→ Stated exercise
Restate every line of the material, word for word.

╭──

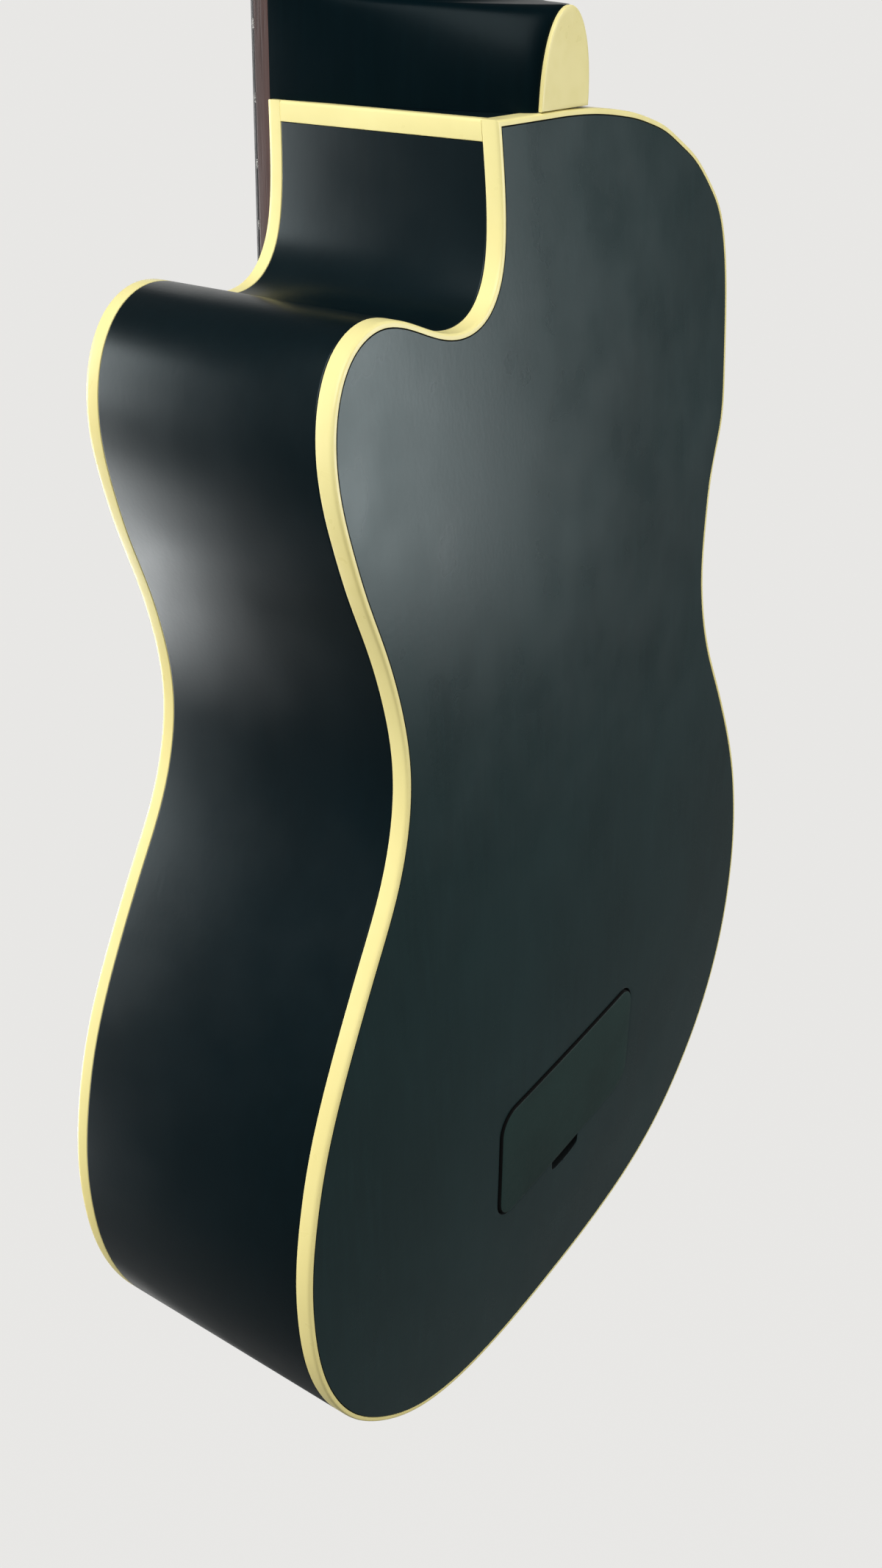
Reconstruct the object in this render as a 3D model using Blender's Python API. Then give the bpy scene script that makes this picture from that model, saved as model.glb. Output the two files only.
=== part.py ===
"""Acoustic bass ukulele with a cutaway, a domed back and open-geared tuning machines.

X runs across the instrument, towards the treble side. Y runs from the soundboard to the back.
Z runs up, from the tail to the headstock. Shapes are drawn with Y = 0 on the soundboard's outer
face and Z = 0 at the tail, under an empty that puts the world's origin where a hanger holds it.
"""

import math

import bmesh
import bpy
import numpy as np
from mathutils import Matrix, Vector

MM = 0.001

# Body
BODY_LENGTH = 355 * MM
LOWER_BOUT = 248 * MM
WAIST = 156 * MM
UPPER_BOUT = 182 * MM
HORN_REACH = 94 * MM
DEPTH_AT_TAIL = 82.4 * MM
DEPTH_AT_NECK = 62.9 * MM
DOME_RADIUS = 2400 * MM
SOUNDBOARD_THICK = 3.0 * MM
BACK_THICK = 2.8 * MM
SIDE_THICK = 2.6 * MM
BINDING_THICK = 1.3 * MM
FRONT_BINDING_HEIGHT = 3.2 * MM
BACK_BINDING_HEIGHT = 4.2 * MM
CORNER_STRIP_WIDTH = 3.5 * MM
LINING_WIDTH = 7 * MM
LINING_HEIGHT = 11 * MM
SOUNDHOLE_RADIUS = 34 * MM
SOUNDHOLE_EDGE = 1.6 * MM
SOUNDHOLE_SIDES = 36
BLOCK_WIDTH = 56 * MM
NECK_BLOCK_LENGTH = 30 * MM
TAIL_BLOCK_LENGTH = 18 * MM
BRACE_WIDTH = 7 * MM
BRACE_HEIGHT = 9 * MM
BRACE_END_GAP = 3 * MM
BRACE_FROM_HOLE = 10 * MM
BRACE_FROM_BLOCK = 24 * MM
BRACE_FROM_FRAME = 36 * MM
SEAT = 0.2 * MM
OUTLINE_TURN = math.radians(10)
OUTLINE_RUN = 18 * MM
DOME_CELL = BODY_LENGTH / 8

# Access panel in the back
PANEL_WIDTH = 79 * MM
PANEL_LENGTH = 39.6 * MM
PANEL_THICK = 2.2 * MM
PANEL_CORNER = 7 * MM
PANEL_CENTRE = 75 * MM
PANEL_CLEARANCE = 0.6 * MM
PANEL_RECESS = 0.5 * MM
NOTCH_WIDTH = 15 * MM
NOTCH_DEPTH = 3.2 * MM
FRAME_RIM = 6 * MM
FRAME_LEDGE = 4 * MM
FRAME_THICK = 3 * MM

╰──

→ Exercise solution
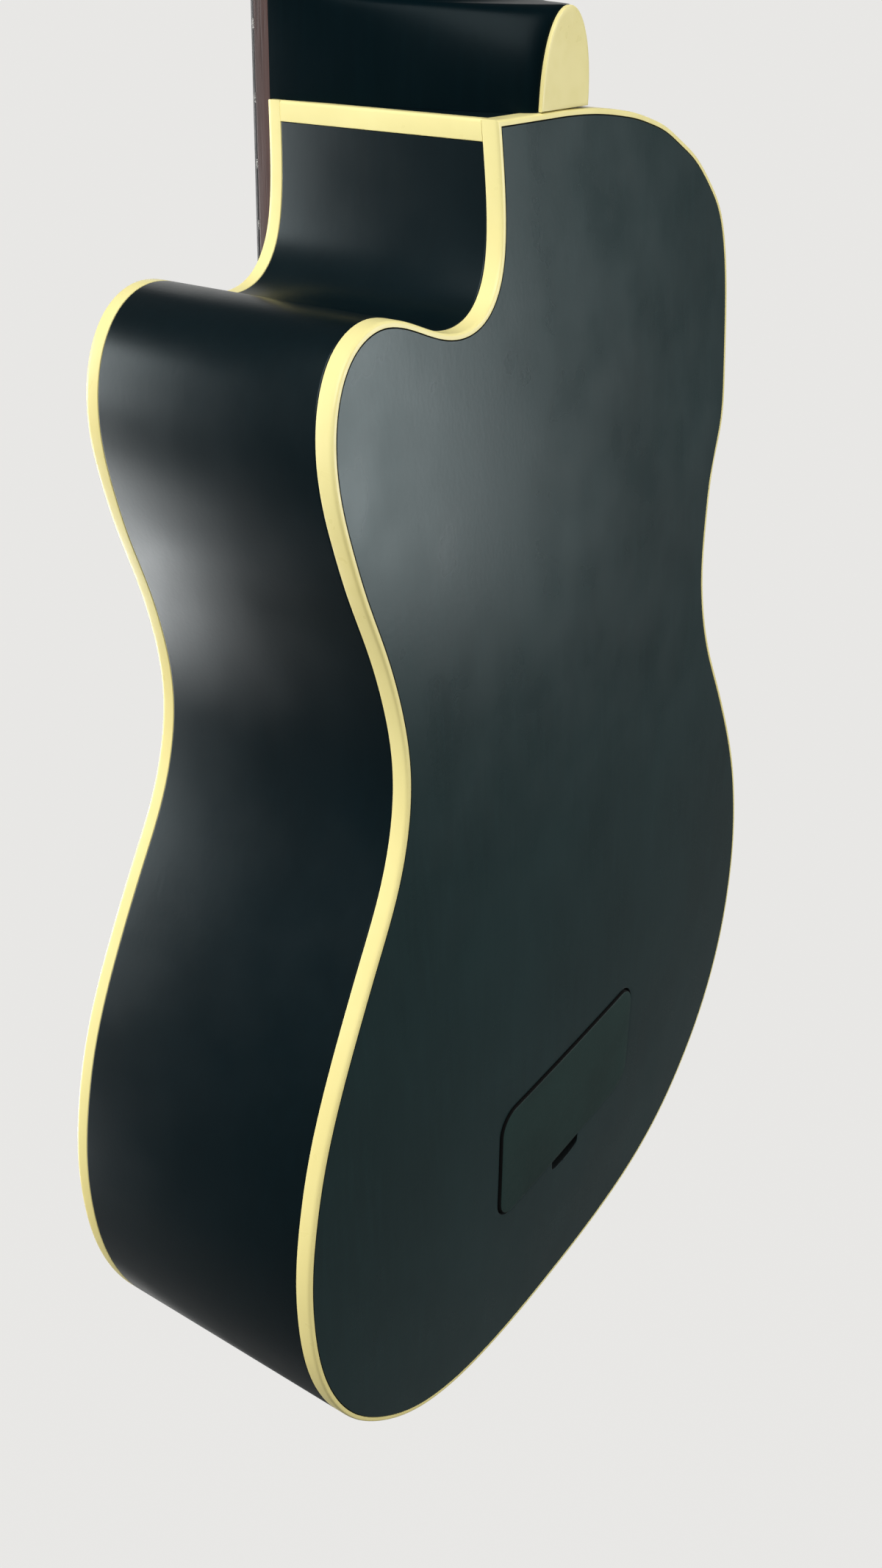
Reconstruct the object in this render as a 3D model using Blender's Python API. Then give the bpy scene script that makes this picture from that model, saved as model.glb. Output the two files only.
=== part.py ===
"""Acoustic bass ukulele with a cutaway, a domed back and open-geared tuning machines.

X runs across the instrument, towards the treble side. Y runs from the soundboard to the back.
Z runs up, from the tail to the headstock. Shapes are drawn with Y = 0 on the soundboard's outer
face and Z = 0 at the tail, under an empty that puts the world's origin where a hanger holds it.
"""

import math

import bmesh
import bpy
import numpy as np
from mathutils import Matrix, Vector

MM = 0.001

# Body
BODY_LENGTH = 355 * MM
LOWER_BOUT = 248 * MM
WAIST = 156 * MM
UPPER_BOUT = 182 * MM
HORN_REACH = 94 * MM
DEPTH_AT_TAIL = 82.4 * MM
DEPTH_AT_NECK = 62.9 * MM
DOME_RADIUS = 2400 * MM
SOUNDBOARD_THICK = 3.0 * MM
BACK_THICK = 2.8 * MM
SIDE_THICK = 2.6 * MM
BINDING_THICK = 1.3 * MM
FRONT_BINDING_HEIGHT = 3.2 * MM
BACK_BINDING_HEIGHT = 4.2 * MM
CORNER_STRIP_WIDTH = 3.5 * MM
LINING_WIDTH = 7 * MM
LINING_HEIGHT = 11 * MM
SOUNDHOLE_RADIUS = 34 * MM
SOUNDHOLE_EDGE = 1.6 * MM
SOUNDHOLE_SIDES = 36
BLOCK_WIDTH = 56 * MM
NECK_BLOCK_LENGTH = 30 * MM
TAIL_BLOCK_LENGTH = 18 * MM
BRACE_WIDTH = 7 * MM
BRACE_HEIGHT = 9 * MM
BRACE_END_GAP = 3 * MM
BRACE_FROM_HOLE = 10 * MM
BRACE_FROM_BLOCK = 24 * MM
BRACE_FROM_FRAME = 36 * MM
SEAT = 0.2 * MM
OUTLINE_TURN = math.radians(10)
OUTLINE_RUN = 18 * MM
DOME_CELL = BODY_LENGTH / 8

# Access panel in the back
PANEL_WIDTH = 79 * MM
PANEL_LENGTH = 39.6 * MM
PANEL_THICK = 2.2 * MM
PANEL_CORNER = 7 * MM
PANEL_CENTRE = 75 * MM
PANEL_CLEARANCE = 0.6 * MM
PANEL_RECESS = 0.5 * MM
NOTCH_WIDTH = 15 * MM
NOTCH_DEPTH = 3.2 * MM
FRAME_RIM = 6 * MM
FRAME_LEDGE = 4 * MM
FRAME_THICK = 3 * MM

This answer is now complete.